§ Problem statement
Everything in the listing should be restated word for word.

- - - - - - -

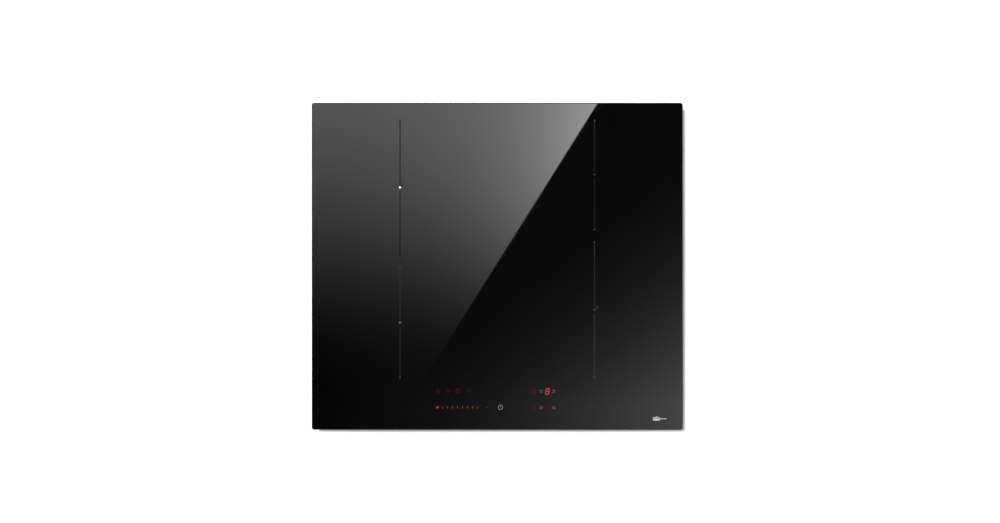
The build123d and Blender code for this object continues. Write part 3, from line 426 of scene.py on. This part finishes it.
MATERIALS = {
    "black_glass": black_glass(),
    "seal_foam": foam(),
    "silicone": moulded("silicone", (0.03, 0.03, 0.03), 0.45),
    "galvanised_steel": galvanised_steel(),
    "screw_steel": bare_metal("screw_steel", 0.24, 0.38, 0.34, scale=900, edge=0.46),
    "spring_steel": bare_metal("spring_steel", 0.13, 0.26, 0.32, (1, 1, 12), 500, edge=0.40),
    "sheet_aluminium": bare_metal("sheet_aluminium", 0.66, 0.80, 0.34, (14, 1, 1), 160, edge=0.85),
    "white_plastic": moulded("white_plastic", (0.66, 0.65, 0.60), 0.48, 1.15),
    "circuit_board": circuit_board(),
    "black_plastic": moulded("black_plastic", (0.018, 0.018, 0.019), 0.5, 2.6),
    "capacitor_plastic": moulded("capacitor_plastic", (0.03, 0.09, 0.34), 0.25, 1.6),
    "copper_wire": copper_wire(),
    "ferrite": ferrite(),
    "fibre_mat": fibre_mat(),
    "white_silicone": moulded("white_silicone", (0.74, 0.74, 0.71), 0.6, 1.1, sheen=0.2),
    "touch_foam": moulded("touch_foam", (0.05, 0.05, 0.052), 0.85, 1.4, 1600),
    "grommet_rubber": moulded("grommet_rubber", (0.012, 0.012, 0.012), 0.62, 2.2, 1200),
    "wire_cover": moulded("wire_cover", (0.22, 0.07, 0.03), 0.4, 1.3),
}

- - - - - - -

§ Response to this exercise
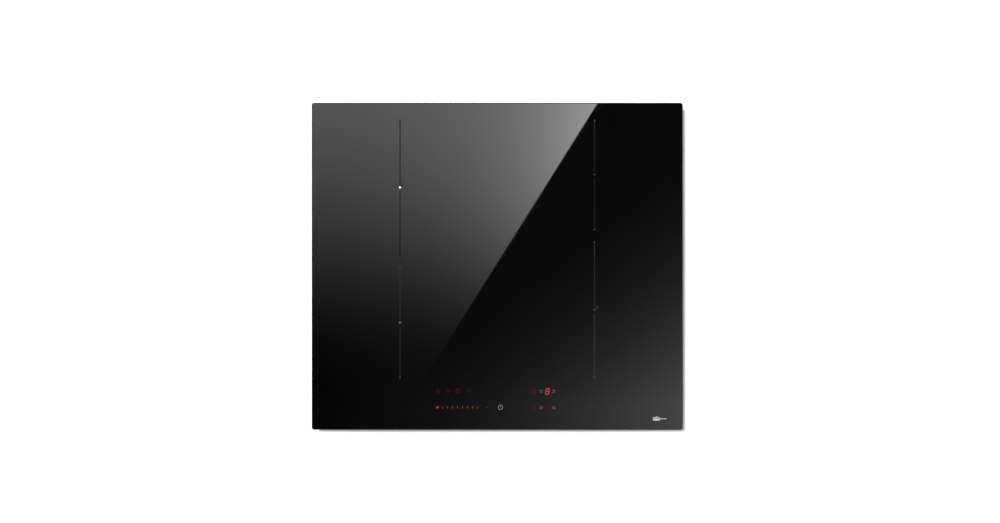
The build123d and Blender code for this object continues. Write part 3, from line 426 of scene.py on. This part finishes it.
MATERIALS = {
    "black_glass": black_glass(),
    "seal_foam": foam(),
    "silicone": moulded("silicone", (0.03, 0.03, 0.03), 0.45),
    "galvanised_steel": galvanised_steel(),
    "screw_steel": bare_metal("screw_steel", 0.24, 0.38, 0.34, scale=900, edge=0.46),
    "spring_steel": bare_metal("spring_steel", 0.13, 0.26, 0.32, (1, 1, 12), 500, edge=0.40),
    "sheet_aluminium": bare_metal("sheet_aluminium", 0.66, 0.80, 0.34, (14, 1, 1), 160, edge=0.85),
    "white_plastic": moulded("white_plastic", (0.66, 0.65, 0.60), 0.48, 1.15),
    "circuit_board": circuit_board(),
    "black_plastic": moulded("black_plastic", (0.018, 0.018, 0.019), 0.5, 2.6),
    "capacitor_plastic": moulded("capacitor_plastic", (0.03, 0.09, 0.34), 0.25, 1.6),
    "copper_wire": copper_wire(),
    "ferrite": ferrite(),
    "fibre_mat": fibre_mat(),
    "white_silicone": moulded("white_silicone", (0.74, 0.74, 0.71), 0.6, 1.1, sheen=0.2),
    "touch_foam": moulded("touch_foam", (0.05, 0.05, 0.052), 0.85, 1.4, 1600),
    "grommet_rubber": moulded("grommet_rubber", (0.012, 0.012, 0.012), 0.62, 2.2, 1200),
    "wire_cover": moulded("wire_cover", (0.22, 0.07, 0.03), 0.4, 1.3),
}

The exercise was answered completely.